Let's assume that everything has gone well up to this point and you're ready to release it. Most product updates want to get included in Windows Update, of course, because you want your security fixes to just show up to the customer without them having to learn about them, download it and install it because so few people do.

If you're going to miss a patch tuesday, then you need to start asking yourself whether you want to a) try to buy yourself some more time, b) put up several KBs with the patch and ask people to install them manually or c) wait it out until the next patch tuesday. What you decide will probably be some combination of those depending on the severity of the bug. There's a possible fourth option, which is to convince somebody that your patch needs to go out before patch tuesday and while I'm sure that happens, I'm not sure how it happens. I suspect when you're dealing with a bug so critical as to warrant that level of pain for the organization, it will happen.

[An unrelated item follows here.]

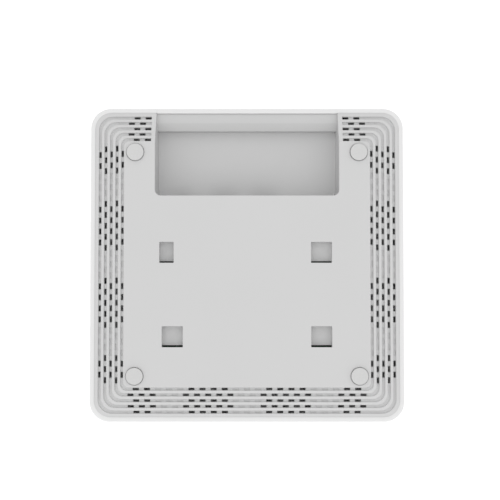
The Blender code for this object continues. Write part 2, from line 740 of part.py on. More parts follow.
def make_power_parts():
    case = 0.5 * MM
    for name, at, radius, height in (
        ("input_capacitor", (-42 * MM, 14 * MM), 5.0 * MM, 10.5 * MM),
        ("output_capacitor", (-29 * MM, 6 * MM), 4.0 * MM, 9.0 * MM),
    ):
        neck = 2.0 * MM
        profile = [
            (radius - case, 0.0),
            (radius, case),
            (radius, neck - case),
            (radius - case, neck),
            (radius, neck + case),
            (radius, height - case),
            (radius - case, height),
        ]
        shade_round(place(name, turned(profile, 20), "aluminium", (*at, PART_Z)))
    coil_size = (12 * MM, 12 * MM, 5.5 * MM)
    block("power_inductor", (-46 * MM, -3 * MM), coil_size, "ferrite", edge=0.8 * MM)
    core = (15 * MM, 15 * MM, 10.2 * MM)
    middle = (46 * MM, 16 * MM)
    transformer = block("poe_transformer", middle, core, "ferrite", edge=0.6 * MM)
    window = (11 * MM, 20 * MM, 4 * MM)
    cut(transformer, centred_box((*middle, PART_Z + 5 * MM), window))
    coil = centred_box((*middle, PART_Z + 5 * MM), (10.4 * MM, 17 * MM, 3.4 * MM))
    place("poe_transformer_coil", coil, "coil_tape")


def make_network_jack(name, middle_x):
    """A screened socket: steel shell, black insert with the plug's opening, and a contact comb."""
    back_y = SOCKET_FACE_Y - JACK_SIZE.y
    low = Vector((middle_x - JACK_SIZE.x / 2, back_y, PART_Z))
    high = low + JACK_SIZE
    shell = place(name + "_shell", box(low, high), "steel")
    sheet = JACK_SHEET
    cut(
        shell,
        box(
            (low.x + sheet, low.y + sheet, low.z - sheet),
            (high.x - sheet, high.y + sheet, high.z - sheet),
        ),
    )
    inset = sheet + GAP
    insert_low = Vector((low.x + inset, low.y + inset, low.z))
    insert_high = Vector((high.x - inset, high.y - GAP, high.z - inset))
    insert = place(name + "_insert", box(insert_low, insert_high), "socket_black")
    floor_z = low.z + PLUG_FLOOR
    end_y = insert_high.y - PLUG_DEPTH
    mouth_y = insert_high.y + PLUG_FLOOR
    half = PLUG_WIDTH / 2
    cavity = [(-half, floor_z), (half, floor_z)]
    roof_z = floor_z + PLUG_HEIGHT
    right = [(half, roof_z)]
    for width, height in LATCH_STEPS:
        right += [(width / 2, roof_z), (width / 2, roof_z + height)]
        roof_z += height
    cavity += right + [(-x, z) for x, z in reversed(right)]
    ends = [[(middle_x + x, y, z) for x, z in cavity] for y in (end_y, mouth_y)]
    cut(insert, loft(ends))
    make_contacts(name, middle_x, end_y + 3 * MM, floor_z + GAP)


def make_contacts(name, middle_x, back_y, floor_z):
    """Eight spring contacts in one comb: a bar near the mouth and fingers that rise inwards."""
    bar = 1.0 * MM
    front_y = back_y + CONTACT_LENGTH
    width = (CONTACTS - 1) * CONTACT_PITCH + CONTACT_WIDTH
    outline = [(width / 2, front_y), (-width / 2, front_y)]
    for contact in range(CONTACTS):
        low_x = contact * CONTACT_PITCH - width / 2
        high_x = low_x + CONTACT_WIDTH
        outline += [(low_x, front_y - bar), (low_x, back_y)]
        outline += [(high_x, back_y), (high_x, front_y - bar)]
    outline.pop(2)
    outline.pop()

    def height(y):
        return floor_z + CONTACT_RISE * (front_y - y) / CONTACT_LENGTH

    under = [(middle_x + x, y, height(y)) for x, y in outline]
    over = [(x, y, z + CONTACT_THICKNESS) for x, y, z in under]
    place(name + "_contacts", loft([under, over]), "brass")


def make_dc_jack():
    """The power inlet: a black body with a round bore, and the pin in the middle of the bore."""
    back_y = SOCKET_FACE_Y - DC_JACK_SIZE.y
    low = Vector((DC_JACK_X - DC_JACK_SIZE.x / 2, back_y, PART_Z))
    body = place("dc_jack_body", box(low, low + DC_JACK_SIZE), "socket_black")
    bottom_y = SOCKET_FACE_Y - DC_BORE_DEPTH
    axis = (DC_JACK_X, 0.0, PART_Z + DC_AXIS_HEIGHT)
    pin_hole = DC_PIN_RADIUS + GAP
    bore = [(pin_hole, back_y - GAP), (pin_hole, bottom_y), (DC_BORE_RADIUS, bottom_y)]
    bore.append((DC_BORE_RADIUS, SOCKET_FACE_Y + GAP))
    cut(body, moved(along_y(turned(bore)), axis))
    shade_round(body)
    tip_y = SOCKET_FACE_Y - 1.0 * MM
    point = 0.5 * MM
    radius = DC_PIN_RADIUS
    profile = [(radius, tip_y - DC_PIN_LENGTH), (radius, tip_y - point), (radius - point, tip_y)]
    pin = along_y(turned(profile, SMALL_ROUND_STEPS))
    shade_round(place("dc_jack_pin", pin, "steel", axis))


def make_reset_switch():
    """A sprung button that runs in the switch's bore, its end just inside the wall's hole."""
    back_y = RESET_BODY_FRONT_Y - RESET_BODY.y
    low = Vector((RESET_X - RESET_BODY.x / 2, back_y, PART_Z))
    body = place("reset_switch", box(low, low + RESET_BODY), "chip_black")
    axis = (RESET_X, 0.0, RESET_Z)
    stem_bore = RESET_BUTTON_RADIUS + RESET_RUNNING_GAP
    flange_bore = RESET_FLANGE_RADIUS + RESET_RUNNING_GAP
    bottom_y = RESET_BODY_FRONT_Y - RESET_STEM_DEPTH - RESET_TRAVEL - GAP
    shoulder_y = RESET_BODY_FRONT_Y - 0.5 * MM
    bore = [
        (flange_bore, bottom_y),
        (flange_bore, shoulder_y),
        (stem_bore, shoulder_y),
        (stem_bore, RESET_BODY_FRONT_Y + GAP),
    ]
    cut(body, moved(along_y(turned(bore)), axis))
    end_y = RESET_BODY_FRONT_Y - RESET_STEM_DEPTH
    flange_end = shoulder_y - GAP - end_y
    tip_y = SOCKET_FACE_Y + 0.2 * MM
    edge = 0.3 * MM
    profile = [
        (RESET_FLANGE_RADIUS, 0.0),
        (RESET_FLANGE_RADIUS, flange_end),
        (RESET_BUTTON_RADIUS, flange_end),
        (RESET_BUTTON_RADIUS, tip_y - end_y - edge),
        (RESET_BUTTON_RADIUS - edge, tip_y - end_y),
    ]
    button = along_y(turned(profile))
    shade_round(place("reset_button", button, "button_grey", (RESET_X, end_y, RESET_Z)))


def make_lamp():
    """The status lamp under the board, and the clear pipe that leads its light to the front."""
    height = 1.1 * MM
    middle = (0, LAMP_Y, UNDER_PART_Z - height / 2)
    place("status_lamp", centred_box(middle, (3.2 * MM, 2.8 * MM, height)), "lamp")
    radius = LIGHT_PIPE_RADIUS
    flange_z = COVER_SKIN + GAP
    profile = [
        (radius - 0.2 * MM, 0.1 * MM),
        (radius, 0.3 * MM),
        (radius, flange_z),
        (LIGHT_PIPE_FLANGE, flange_z),
        (LIGHT_PIPE_FLANGE, flange_z + 1.2 * MM),
        (radius, flange_z + 1.2 * MM),
        (radius, UNDER_PART_Z - height - GAP),
    ]
    pipe = turned(profile, SMALL_ROUND_STEPS)
    shade_round(place("light_pipe", pipe, "clear_plastic", (0, LAMP_Y, 0)))


def make_antenna(name, middle, length, along):
    """A stamped strip on two legs under the board, with its arm bent over at the bottom."""
    half = length / 2
    leg = 2.0 * MM
    gap = 4.0 * MM
    arm = 2.0 * MM
    top, bottom = ANTENNA_FOOT_Z, ANTENNA_ARM_Z
    outline = [
        (-half, bottom),
        (half, bottom),
        (half, bottom + arm),
        (-half + 2 * leg + gap, bottom + arm),
        (-half + 2 * leg + gap, top),
        (-half + leg + gap, top),
        (-half + leg + gap, bottom + arm),
        (-half + leg, bottom + arm),
        (-half + leg, top),
        (-half, top),
    ]
    sheet = ANTENNA_SHEET / 2
    x, y = middle
    if along == "y":
        faces = [[(x + side, y + a, z) for a, z in outline] for side in (-sheet, sheet)]
        inward = -math.copysign(ANTENNA_FLANGE, x)
        low_x, high_x = sorted((x - math.copysign(sheet, inward), x + inward))
        flange = box((low_x, y - half, bottom), (high_x, y + half, bottom + ANTENNA_SHEET))
    else:
        faces = [[(x + a, y + side, z) for a, z in outline] for side in (-sheet, sheet)]
        low = (x - half, y - sheet, bottom)
        flange = box(low, (x + half, y + ANTENNA_FLANGE, bottom + ANTENNA_SHEET))
    antenna = place(name, loft(faces), "brass")
    join(antenna, flange)


def make_antennas():
    for side, name in ((-1, "left"), (1, "right")):
        make_antenna("antenna_2_4ghz_" + name, (side * 60 * MM, -24 * MM), 28 * MM, "y")
        make_antenna("antenna_5ghz_" + name, (side * 34 * MM, -60 * MM), 16 * MM, "x")


def main():
    clear_scene()
    make_front_cover()
    make_back_casing()
    make_feet()
    make_screws()
    make_board()
    make_chips()
    make_radio("left", (-49 * MM, -24 * MM))
    make_radio("right", (49 * MM, -24 * MM))
    make_heat_sink()
    make_power_parts()
    for name, middle_x in NETWORK_JACKS.items():
        make_network_jack(name, middle_x)
    make_dc_jack()
    make_reset_switch()
    make_lamp()
    make_antennas()


main()
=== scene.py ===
"""Looks of a ceiling access point, in metres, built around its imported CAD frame.

It lies on its front cover with its mounting face up (+Z), and its cable recess opens at the +Y
edge, called the upper edge here. Left is -X and right is +X.
"""

import math

import bmesh
import bpy
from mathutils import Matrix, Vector


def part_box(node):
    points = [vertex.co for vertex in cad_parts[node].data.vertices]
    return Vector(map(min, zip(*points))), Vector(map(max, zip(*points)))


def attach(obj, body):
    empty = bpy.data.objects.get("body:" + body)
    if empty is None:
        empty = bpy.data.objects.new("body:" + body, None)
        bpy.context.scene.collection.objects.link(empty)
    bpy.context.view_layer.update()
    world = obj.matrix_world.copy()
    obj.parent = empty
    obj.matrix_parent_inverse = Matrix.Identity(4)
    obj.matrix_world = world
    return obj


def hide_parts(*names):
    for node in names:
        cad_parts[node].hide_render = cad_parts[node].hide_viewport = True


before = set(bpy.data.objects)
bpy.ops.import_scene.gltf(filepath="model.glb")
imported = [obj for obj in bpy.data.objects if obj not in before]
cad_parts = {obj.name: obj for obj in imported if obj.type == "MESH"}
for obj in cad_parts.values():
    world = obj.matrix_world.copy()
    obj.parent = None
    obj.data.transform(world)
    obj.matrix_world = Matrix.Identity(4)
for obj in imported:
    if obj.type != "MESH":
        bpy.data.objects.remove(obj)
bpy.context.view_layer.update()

MM = 0.001
OVER = 1.0 * MM  # how far a cutter runs past the surface that it opens

# Sizes read from the frame
CASING_LOW, CASING_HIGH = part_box("back_casing")
COVER_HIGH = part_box("front_cover")[1]
BACK_Z = CASING_HIGH.z
COVER_HALF = COVER_HIGH.x
COVER_TOP_Z = COVER_HIGH.z
PART_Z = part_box("poe_jack_shell")[0].z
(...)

All of these steps take time. And a big organization like Microsoft moves slowly sometimes - it takes time to find the right people for all of these steps. This is especially difficult over the holidays where many of the "right people" here are out of the office.

And of course there's inevitably the clever person who says "hey guys? I just figured out another way to trigger this bug." And then you start over from the beginning.

Now you could argue that it's ridiculous that it took Microsoft 92 days to get a fix out the door, and maybe you'd be right. But that's another thing entirely. What's clear to me that Microsoft did not simply wait until day 89 to start working on this.

(In relating this story, I would be remiss if I didn't thank Junio Hamano of Google, the maintainer of git, who was kind enough to provide Microsoft with additional time to research and prepare patches for the range of our products that were affected by CVE 2014-9390.)